Count me as unimpressed. That is, unimpressed with one of the top-tier Republican Presidential candidates, Minnesota Congresswoman Michele Bachmann. Ms. Bachmann maybe a smart politician and a down-the-line conservative, but she comes across (at least to this observer) as somewhat of a flake. You never know what might come out of her mouth. And that, in Presidential politics, is a huge problem.
While she maybe the darling of the Tea Party, the best way to ensure that Barack Obama is re-elected to a second term would be to have Michele Bachmann on the Republican ticket. If she were leading the ticket, President Obama wins in a landslide. Ms. Bachmann is such a polarizing figure that I do not see how she can pull off an electoral victory against a sitting President, no matter how bad his approval ratings might be at the moment. And, there is much time between now and November 2012. Anything can happen to change the dynamics of the race.
Also between now and the Fall of 2012, Michele Bachmann will have countless opportunities to speak. When she does speak, some of what she says will be sensible. But, then again, some of what she says, such as her promise to bring gas prices below $2 a gallon, will be rightly seen as nutty. Finally, you will have some statements by Congresswoman Bachmann that fall somewhere in between the two extremes.
Such is the case with her comments on Hurricane Irene and God’s attempt to get the attention of politicians. Someone emailed me a link to Congresswoman Michele Bachmann’s comments. Many news outlets have reported that Ms. Bachmann talked about the recent hurricane and earthquake as “messages from God” or, more ominously, as “God’s judgment” upon America. While preachers are known for saying such things (which we cannot know), politicians generally avoid such statements that can be so easily misinterpreted.
As it turns out, Congresswoman Bachmann’s words were misinterpreted and distorted. Here is what she really said about the recent natural disasters that have hit our nation:
“I don’t know how much God has to do to get the attention of the politicians. We’ve had an earthquake; we’ve had a hurricane. He said, ‘Are you going to start listening to me here?’ Listen to the American people because the American people are roaring right now. They know government is on a morbid obesity diet and we’ve got to rein in the spending.”
As pronouncement of God’s judgment kind of statements are concerned, this one is relatively innocuous. She did not say that God was behind these recent events. The Congresswoman did not talk about God’s judgment upon America (usually Pat Robertson or John Hagee are good for that). Instead, she simply wondered how much it would take for God to get the attention of politicians. Fairly tame stuff, if you ask me.
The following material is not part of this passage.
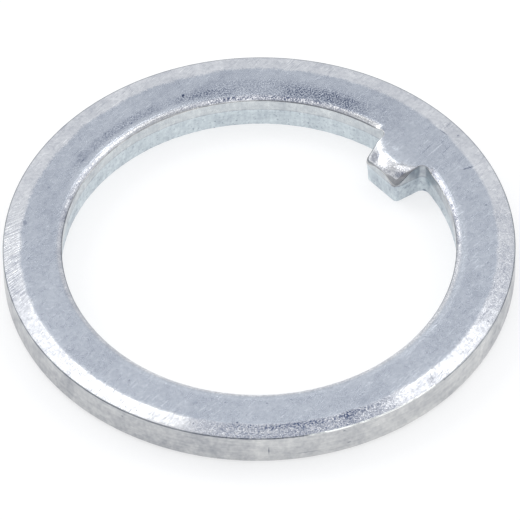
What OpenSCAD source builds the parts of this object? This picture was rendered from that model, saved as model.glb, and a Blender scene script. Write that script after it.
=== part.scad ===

However, what bothers me more than the first part of her statement is the last part. It appears that she merely uses God and His attempts to get politicians to listen to Him through natural disasters as a nice launching pad for talking about politicians listening to the American people. If one were to truly stop and analyze what Ms. Bachmann was saying, she seems more concerned not about politicians listening to God, but rather that the politicians listen to the American people. There is a tremendous disconnect in this whole statement. To give her the benefit of the doubt, Congresswoman Bachmann probably did not even realize what she was saying and the implications of her statement.
That’s what’s so frustrating about politicians, especially those who are running for high office. When it suits their purposes, candidates will play the “God card.” They know that certain groups will respond favorably to a message when God language is interspersed throughout the speech. As the campaign season gets underway, watch out for those who would use God as a prop. Candidates are certainly free to use God in such a crass way, but He may get their attention as well. And, it may not be through a hurricane or earthquake.